Dabei ist der SCP nun eben nicht das Team, das sich hinten verbarrikadiert und dann mit langen Bällen kontert. Natürlich gehört auch das schnelle Umschalten sowohl offensiv als auch defensiv zu den Stärken der Mannschaft. Vor allem aber die Ballsicherheit der Mannschaft weiß zu beeindrucken. Mit flachem Passspiel versucht man sich hinten heraus zu kombinieren und lockt dabei den Gegner an, sodass in dessen Rücken Räume entstehen, in die sich Paderborn hereinspielen kann. Fast 48% Ballbesitz und fast 80% Passquote sind das genaue Gegenteil eines destruktiven Teams, das sein Heil ausschließlich in Defensive und Kontern sucht.
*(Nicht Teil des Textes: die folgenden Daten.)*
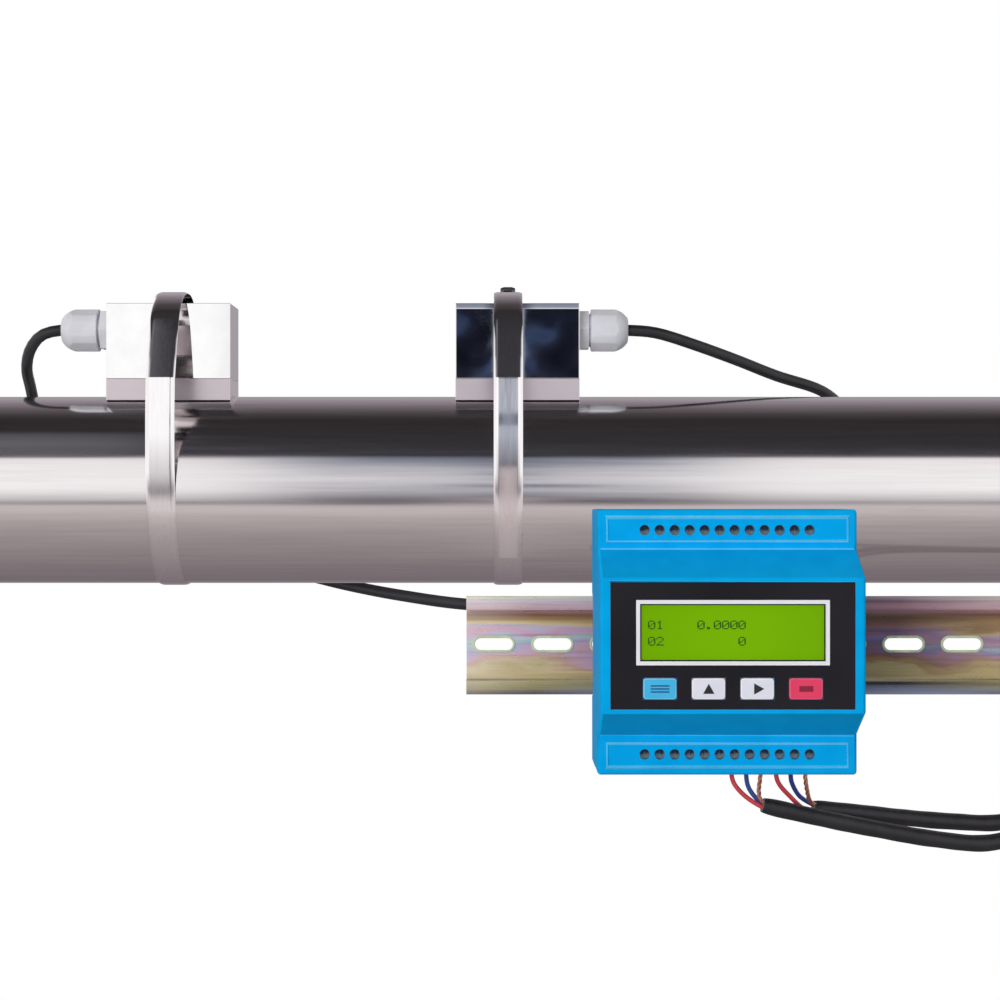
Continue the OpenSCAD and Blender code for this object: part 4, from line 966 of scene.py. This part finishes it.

RB Leipzig will Paderborner Problemzonen bespielen
"Schwierig zu pressen" sei der SCP wegen seinem "variablen Spielaufbau" hat Julian Nagelsmann beobachtet. Allerdings tut sich Paderborn auch schwer, wenn der Gegner den Ball nicht haben will und tiefer und kompakt verteidigt. Dass man die Spiele gegen Augsburg, Köln, Mainz oder Hertha, also gegen Konkurrenten im Abstiegskampf, allesamt verloren hat, tut richtig weh, ist aber durchaus auch aussagekräftig, was mögliche Schwächen des SCP angeht.
Schwächen hat auch Julian Nagelsmann bei den Paderbornern ausgemacht. Klar, sonst würde der Aufsteiger nicht auf dem letzten Platz stehen. Auch wenn der SCP für Konter nicht anfällig sei, habe er Zonen gesehen, in die man spielen kann und in denen Paderborn Probleme hat.
Genau diese Zonen sollen seine Spieler natürlich am Samstagnachmittag finden, um den vierten Sieg in der Bundesliga hintereinander einzufahren.
Partie mit hohem Laufaufwand zu erwarten
Rechnen sollte das Nagelsmann-Team dabei auch in körperlichen Belangen mit maximalem Gegenwind. Mit 119 Kilometern pro Spiel ist Paderborn die Mannschaft der Liga mit dem zweithöchsten Laufaufwand. Während RB unter der Woche gegen Benfica viele Meter machen musste und viele Ausfälle beklagt, geht Paderborn mit komplettem Team und ausgeruht in die Partie. Eine Partie, die viel Fußball verspricht, weil sich zwei Trainer begegnen, die ihren Mannschaften fußballerische Lösungen zutrauen und diese auch verlangen.
Die fußballerische Qualität spricht in diesem Schlagabtausch natürlich für RB Leipzig. Das Lob, das Julian Nagelsmann Richtung Paderborn vorausschickt, ist aber durchaus von sportlichen Leistungen und nicht zuletzt vom 3:3 des SCP beim BVB gedeckt. Von den schnellen Offensivkräften der Hausherren überrollt zu werden, dürfte aber das letzte sein, wonach Nagelsmann bei seinem ersten Ausflug nach Paderborn der Sinn steht. Nicht zuletzt deswegen versuchte der RB-Coach die Sinne seiner Spieler damit zu schärfen, dass er die Begegnung zum "großen Charakterspiel" machte. Mal sehen, welchen Charakter die RasenBallsportler in Paderborn zeigen werden.